White Oak
Scientific name: Quercus alba
This stately tree can grow up to a 100 feet tall and live to 400 years. The oak is one of the most commonly found trees locally and there are several different species which you might come upon. Read below to learn how to distinguish between them! As the leaf to the right shows, there are 7 to 9 deeply cut lobes with rounded, not bristled tips. Plant an oak in your yard! These trees are valuable for birds, wildlife and even insects! As our planet gets warmer, the oak tree will do well here as they are trees of the south and are used to the higher temperatures we will be experiencing here due to climate change.
Similar Species
Oaks are the largest group of forest trees found in New York State. Of the 300 in the world, 55 are native to the US. The easiest way to categorize these is by putting them into two groups.
The white oaks have 1) smooth and not bristle tip lobes 2) Sweet tasting acorns 3) acorns that ripen in one year. The white oak, swamp white oak and chestnut oak fall into this category.
By contrast black oaks have 1) bristle tipped lobes. 2) bitter acorns 3) acorns that take two seasons to ripen. So if you see an acorn on an oak tree in winter, you know that it falls in this category! The black oak, pin oak, scarlet oak and red oak are in this category.

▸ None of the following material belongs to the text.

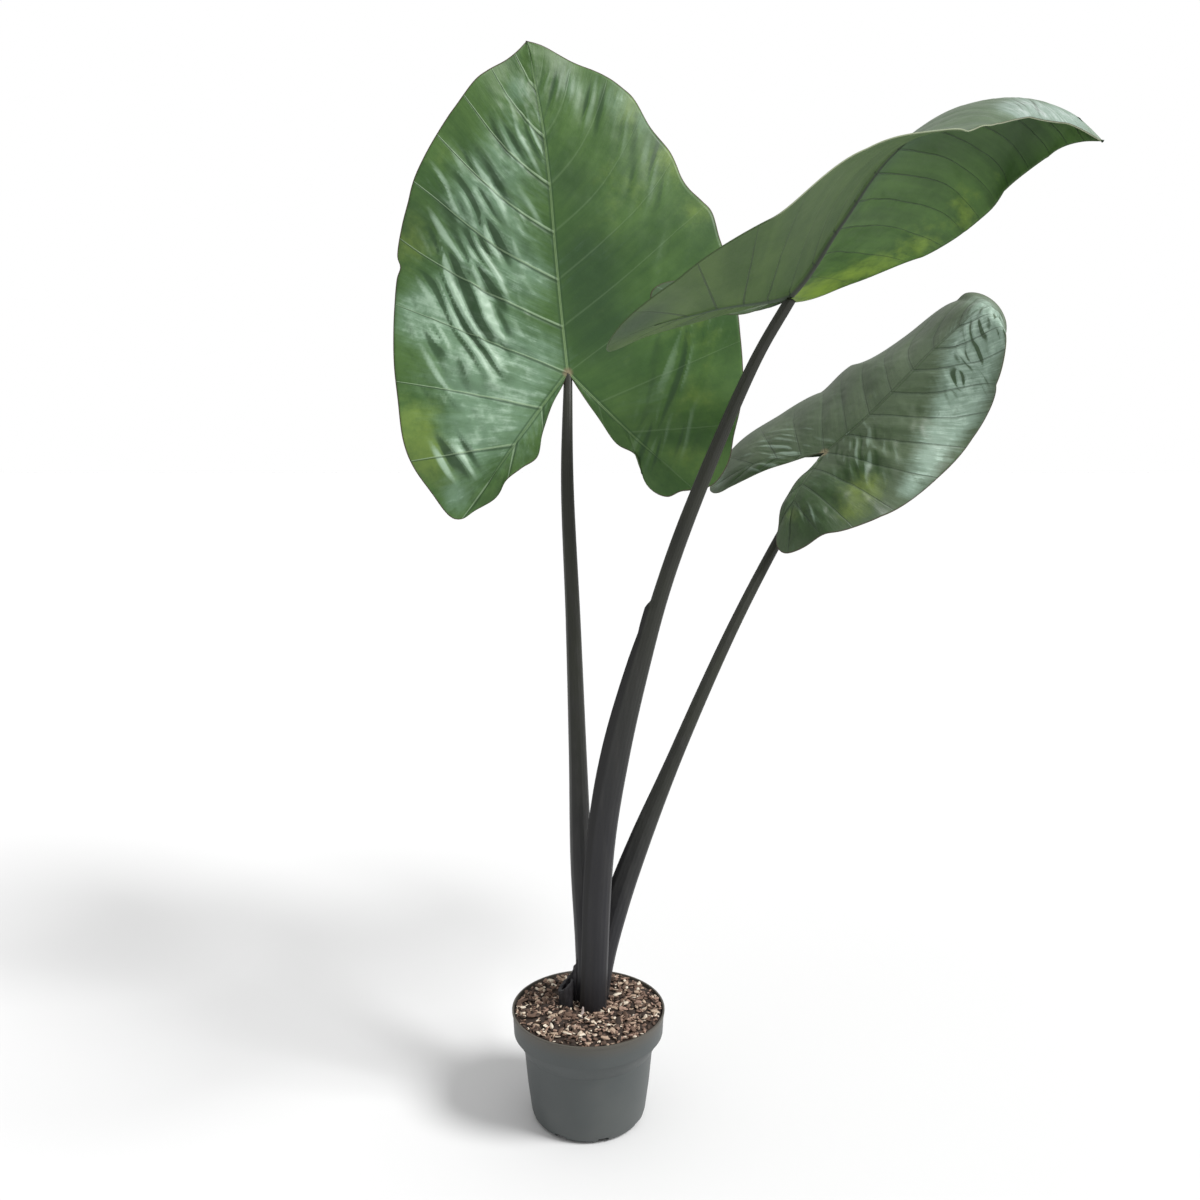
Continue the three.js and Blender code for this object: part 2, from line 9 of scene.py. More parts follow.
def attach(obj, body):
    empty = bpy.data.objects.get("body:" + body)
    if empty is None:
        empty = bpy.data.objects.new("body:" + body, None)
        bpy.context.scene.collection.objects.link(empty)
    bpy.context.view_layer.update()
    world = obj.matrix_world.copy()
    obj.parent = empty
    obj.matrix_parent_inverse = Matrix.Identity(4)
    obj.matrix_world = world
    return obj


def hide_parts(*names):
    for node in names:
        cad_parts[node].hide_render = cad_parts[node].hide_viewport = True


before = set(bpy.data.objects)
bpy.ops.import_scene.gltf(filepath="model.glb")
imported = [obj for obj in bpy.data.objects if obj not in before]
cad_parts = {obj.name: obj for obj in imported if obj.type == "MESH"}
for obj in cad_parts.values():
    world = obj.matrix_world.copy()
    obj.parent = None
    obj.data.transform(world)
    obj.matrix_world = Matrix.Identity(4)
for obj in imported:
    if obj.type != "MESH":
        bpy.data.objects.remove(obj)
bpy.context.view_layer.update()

All of these oaks can be found here in Lewisboro.
Habitat
The Oak-Hickory forest is the most common habitat in Lewisboro, covering about 25% of the town. You can see this habitat at Leon Levy Preserve or Mount Holly Sanctuary.
Bark
Grey, with ridges on the lower part of the tree. The bark on the upper part of the tree is more in the form of plates. One way to tell a red oak from a white oak is to look at the color of the wood between the segments of the bark. White oak is a grey to ashy white. Can you guess what color wood the red oak has?
Fruit
Acorns ripen in the fall of their first year.
Flowers
Male flowers are the catkins, long drooping flowers about 3″ long. Female flowers are small and inconspicuous, but once fertilized become the acorn. Both male and female flowers are present on the same tree. You can see photos of both below.
Ecosystem Connections
The acorns are an important source of food in the fall for many different types of birds and animals. And it provides valuable shelter for them as well.
Human Connections
White Oak is a very valuable wood which has many different applications, from flooring to veneer, cabinetry and more. The vessels of the wood are closed (unlike those of the red oak species) and so they can be made into barrels to age beverages, from wine to whiskey!
Native Americans ground the acorns into flour and made bread from them. The bark was used for various medicinal purposes.
More on Trees and Shrubs in Lewisboro
Lewisboro was once entirely forested except for patches of open field caused by fire and wetlands and ponds which were expanded by beaver dams. Although it is hard to believe, by 1800 most of Lewisboro’s forests had been cut down and replaced by farms. In 1820 so many trees had been cleared that there was no shade anywhere along the route from Boston to New York.[1] But by the mid-1800’s farming here became uneconomical and as farms were abandoned, the forests began to re-grow. Today, 70% of New York is once again forest, what some call ‘the great environmental story of the United States’[2]. These new forests provide us with beauty and recreation, clean air and water, flood control, erosion prevention, carbon sequestration, cooler temperatures and habitat for other plants, insects, birds and other wildlife.
[1] Cronon, William. Changes in the Land. Macmillan, 1983.
[2] An Explosion of Green. B. Mckibben. Atlantic Monthly 275 (April 1995): 61-83.